I have thought about both scenarios several times of the last couple of weeks. I thought of those who would judge youth, enthusiasm, and need for community as a weakness, even though they might be in the same situation. I thought of those in the pews around me with many, many years of life experiences to share but have limited means to socialize. I thought of my own journey, when it was dark and difficult and I was unable to speak up. I thought of the woman in the support group who is celebrating 40 years of commitment and how different her life might be if she had not found a group of people to share with.
A part of the sermon a couple of weeks ago was about Jesus' community and when He was baptized, even though He did not need to be. He was without sin, but He chose to be baptized for OUR sins. He was contrite for our sins - then and now. He knew that we would be affected by sin and would not repent for hateful thoughts and words that are said, for things we have done and for those we have left undone.
He didn't wait for us to be perfect before He forgave us. He knew we wouldn't be perfect, couldn't be perfect. We are by nature sinful and unclean. He loved us while we were yet sinners and still laid down His own life for us. This similar reflection of love is mirrored the support group of my friend. That group of people has loved her and supported her even when though she was broken and weak, year after year. She could be herself in the group and not be judged because they were all in the same situation. I feel like we should have more of these types of communities, where we can feel safe and vulnerable with each other and not have to hide or seek out others to join us. A place where we are all sinners and are not judged for our sins, but rather raise each other up, pray for each other and support on another in life.

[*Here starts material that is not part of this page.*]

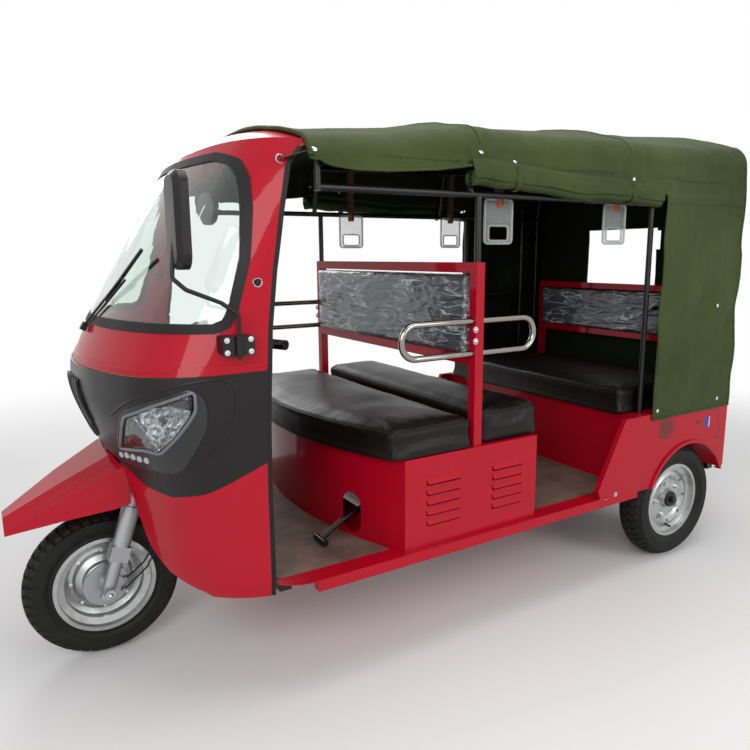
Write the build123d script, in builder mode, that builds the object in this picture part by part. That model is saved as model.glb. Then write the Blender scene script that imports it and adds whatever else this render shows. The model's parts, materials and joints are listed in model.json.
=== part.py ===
from build123d import *
from math import atan2, cos, degrees, radians, sin, tan
import os

os.makedirs("parts", exist_ok=True)

# Passenger motor tricycle, in millimetres. +X is forward, +Y is left, +Z is up.
# The origin lies on the floor under the middle of the vehicle.
# Stations along the vehicle are measured forward of the rear axle.

# Wheels and axles
rear_axle_x = -1127.5
wheelbase = 2330.0
rear_track = 1108.0
rear_tyre_r = 263.0
rear_tyre_w = 118.0
front_tyre_r = 257.0
front_tyre_w = 105.0
rim_r = 167.5
rim_w = 90.0
bead_drop = 7.0
well_drop = 32.0
running_gap = 0.5

# Steering
rake = 18.7
fork_offset = 50.0
fork_leg_y = 90.0
head_tube_low = 450.0
head_tube_high = 650.0
handlebar_height = 885.0

# Body heights and widths
floor_z = 385.0
sill_z = 347.0
body_half_w = 634.0
sheet = 3.0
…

I will admit that there was a time or two that morning that the thoughts that filled my eyes and rolled down my cheeks were of God's own selflessness, especially when we sang, What is this Bread? The words in this hymn are so raw but so beautiful.

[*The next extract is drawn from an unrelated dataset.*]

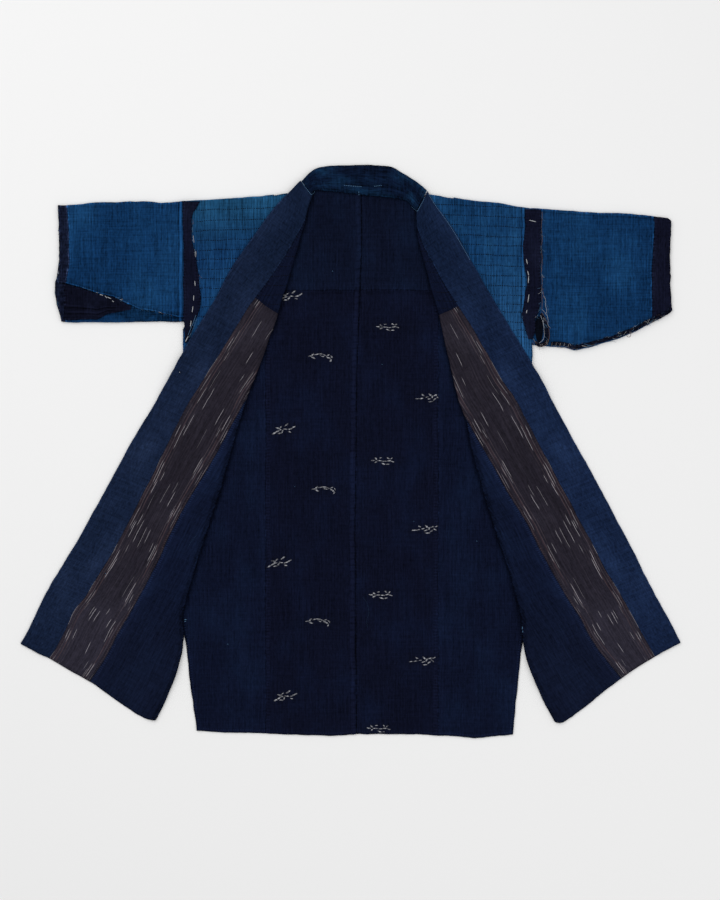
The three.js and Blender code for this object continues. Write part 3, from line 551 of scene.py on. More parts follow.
def tone(name):
    look = tones[name]

    def draw(colour, across, along, low, high, top, bottom):
        value = {"along": along, "top": top, "bottom": bottom}[look["side"]]
        start, end = look["reach"]
        return blendColour(ramp(value, start * mm, end * mm, *look["fill"]), colour, look["colour"])
    return draw


# Painted shade: the open underarm in the loop, painted near black where its inside lies in shadow
underarm = {
    "x": 324.5, "y": 210.0, "wide": 7.5, "tall": 24.0, "fill": 0.96, "colour": (0.0018, 0.0018, 0.0030),
}


def underarmShadow(colour, across, along, *sides):
    farX = abs((across - underarm["x"] * mm) / (underarm["wide"] * mm))
    farY = abs((along - underarm["y"] * mm) / (underarm["tall"] * mm))
    inside = ramp(farX * farX + farY * farY, 0.75, 1.1, underarm["fill"], 0.0)
    return blendColour(inside, colour, underarm["colour"])


print("materials")
shoulderLook = {
    "base": (0.0052, 0.032, 0.102), "pale": (0.0098, 0.056, 0.152), "streak": 1.35, "slub": 0.7, "weft": 0.4,
    "rib": 0.3, "ribPitch": 2.7, "cloud": 0.55, "cloudSize": 12.0, "pucker": 0.12, "seam": 0.3}
sleeveLook = {
    "base": (0.0042, 0.0290, 0.092), "pale": (0.0068, 0.0425, 0.120), "streak": 1.1, "slub": 0.85,
    "weft": 0.75, "rib": 0.12, "cloud": 0.5, "cloudSize": 9.0, "pucker": 0.12, "seam": 0.4, "edgeWear": 0.7}
yokeLook = {
    "base": (0.0037, 0.0060, 0.0182), "pale": (0.0039, 0.0078, 0.0235), "cloud": 0.30, "pucker": 0.05,
    "foldShade": 0.4, "seam": 0.35}
centreLook = {
    "base": (0.0038, 0.0052, 0.0162), "pale": (0.0040, 0.0066, 0.0215), "cloud": 0.25, "seam": 0.22,
    "pucker": 0.08, "foldShade": 0.4}
sideLook = {
    "base": (0.0040, 0.0064, 0.0205), "pale": (0.0044, 0.0084, 0.0260), "cloud": 0.3, "seam": 0.2,
    "foldShade": 0.45, "pucker": 0.08}
collarLook = {
    "streak": 0.4, "slub": 0.9, "weft": 0.6, "cloud": 0.6, "cloudSize": 11.0, "pucker": 0.12, "fleck": 0.12,
    "seam": 0.2, "lines": ((1, 9, 2.2, 0.2), (0, 2, 3, 0.15), (1, 0.9, 2.2, 0.5))}
yokeTicks = (3, 6, 14, 6.2, 0.4, 0.22)
hemTicks = (3, 4.5, 3, 4.2, 0.4, 0.8)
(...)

My sin has been covered with Jesus' blood. He died for me. He was contrite for me. His sins were forgiven for me. This is so very beautiful. This is worth sharing in my community.
Lord, please help my timid heart to be more open. You are the perfect example from which I can draw of strength and community sending your own disciples out to be fishers of men. You ask us to tell others of your Glory and to come to you with all things. Lord open my heart and my mouth so that I may do this. Amen.